= Raechel Donahue =

Raechel Donahue is a rock radio pioneer generally associated with her husband Tom Donahue, who died in 1975. She was the original entertainment reporter for CNN, briefly served as VJ for the short-lived Cable Music Channel and a longtime radio personality in San Francisco on KSAN and in Los Angeles on KMET, KROQ-FM, KIIS-FM, and in 2006 was heard on SIRIUS Satellite Radio (SIRIUS), Classic Vinyl and Sirus Gold.

==Background==
In 2009 she had a daily audio blog on the All Star Radio Network called Brush With Fame and a weekend show on the Dial-Global Radio Network and broadcast daily on Boss Boss Radio for seven years Author, journalist and voiceover artist for film, television and commercials, she is featured in the Rock and Roll Hall of Fame main hall and in The Paley Center for Media.
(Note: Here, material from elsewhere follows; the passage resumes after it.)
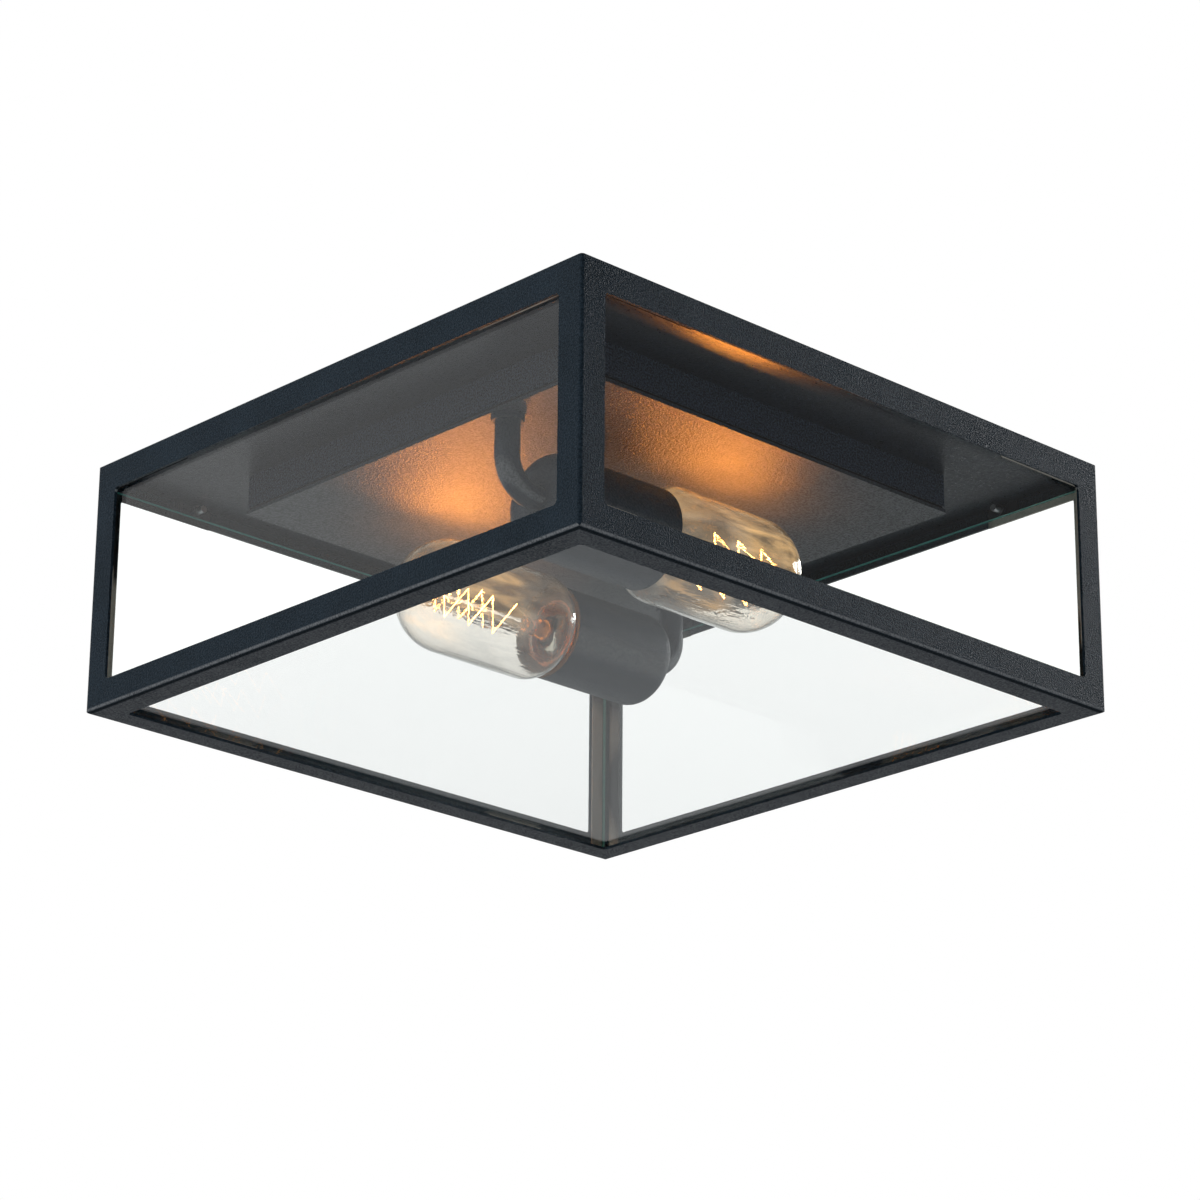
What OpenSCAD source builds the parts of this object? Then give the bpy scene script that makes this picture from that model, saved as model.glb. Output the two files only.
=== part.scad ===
// Porch ceiling lantern: a square, glazed sheet-steel lantern that closes a two-lamp tray on a
// porch ceiling. +Z is up and the ceiling is the plane z = 0, with the origin in the middle of it.
// The glazed lantern drops straight down off the tray for relamping, once four screws are slack.

/* [Lantern] */
// outer width of the square lantern
lantern_w = 290; // [220:1:400]
// height from the ceiling to the bottom flange
lantern_h = 107; // [90:1:160]
// visible width of the posts, rails and bottom flange
rail_w = 12; // [8:0.5:20]
// sheet thickness of the lantern sides
sheet_t = 1.2; // [0.8:0.1:2]
// outer radius of the fold between a side and its bottom flange
fold_r = 2; // [1.4:0.1:4]
// corner radius of the window cut-outs and of the opening in the bottom
window_r = 2; // [0.5:0.1:4]
// radius ground on the welded upright corners
corner_r = 1.4; // [0.8:0.1:3]

/* [Glazing] */
// glass thickness
glass_t = 3; // [2:0.5:5]
// height of the top edge of the side panes below the ceiling
glass_drop = 10; // [9.5:0.5:12]
// thickness of the foam tape between glass and sheet
tape_t = 0.8; // [0.5:0.1:1.5]
// width of the foam tape
tape_w = 6; // [4:0.5:10]

/* [Back plate and tray] */
// underside of the back plate below the ceiling
plate_drop = 4.3; // [4:0.1:10]
// sheet thickness of the back plate and the tray
plate_t = 1.2; // [0.8:0.1:2]
// outer width of the tray
tray_w = 200; // [150:0.2:240]
// bottom edge of the tray walls below the ceiling
tray_drop = 18.2; // [14:0.2:40]
// outer width of the cover plate
cover_w = 201.4; // [150:0.2:240]
// thickness of the cover plate
cover_t = 1.5; // [1:0.1:3]
// thickness of the rubber gasket between tray and cover plate
gasket_t = 1.5; // [1:0.1:3]

/* [Lamp holders] */
// distance of each lamp axis from the middle of the lantern
lamp_y = 51.2; // [45:0.1:60]
// depth of the lamp axes below the ceiling
lamp_drop = 51.1; // [48:0.1:60]
// distance of the arms from the middle of the lantern
arm_x = 94; // [85:0.5:94]
// outer diameter of the arm tube
arm_d = 10; // [8:0.5:12]
// centre-line radius of the bend in the arm
bend_r = 14; // [12:0.5:20]
// outer diameter of the lamp-holder can
can_d = 39.6; // [38:0.2:44]
// position of the open mouth of the can along the lamp axis
can_mouth = 21.5; // [18:0.5:26]
// position of the closed end of the can along the lamp axis
can_end = 78; // [74:0.5:80]
// radius of the rounded closed end of the can
can_r = 7; // [3:0.5:10]

/* [Bulbs] */
// diameter of the tubular glass bulb
bulb_d = 45.6; // [40:0.2:48]
// position of the domed tip of the bulb along the lamp axis
bulb_tip = -56; // [-60:0.5:-50]
// wall thickness of the bulb glass
bulb_t = 0.8; // [0.5:0.1:1.2]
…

She was honored by the latter in both the New York and Los Angeles exhibitions entitled She Made It: Women Creating Television and Radio. She is also a major figure (along with husband Tom) in Jim Ladd's semi-biographical account of the history of KMET, "Radio Waves: Life and Revolution on the FM Dial". Currently, Raechel works as a documentary film maker; "Airplay", was released in the summer of 2007 and she wrote, produced, and directed "Drawn to Yellowstone" for Wyoming PBS in 2009 and the self-produced documentary about World War II Japanese internment camps, "Heart Mountain: An All American Town," was played on public television stations across America and in 175 countries and territories by the Armed Forces Network. Donahue has written hundreds of articles about travel and food for USAToday.com, eHow, AZCentral and other publications. Raechel's books include Fabulous After Fifty, The Golden Rules of Modern Romance, The Golden Rules for Polite Society, and The Venetian Duck, all listed on Amazon.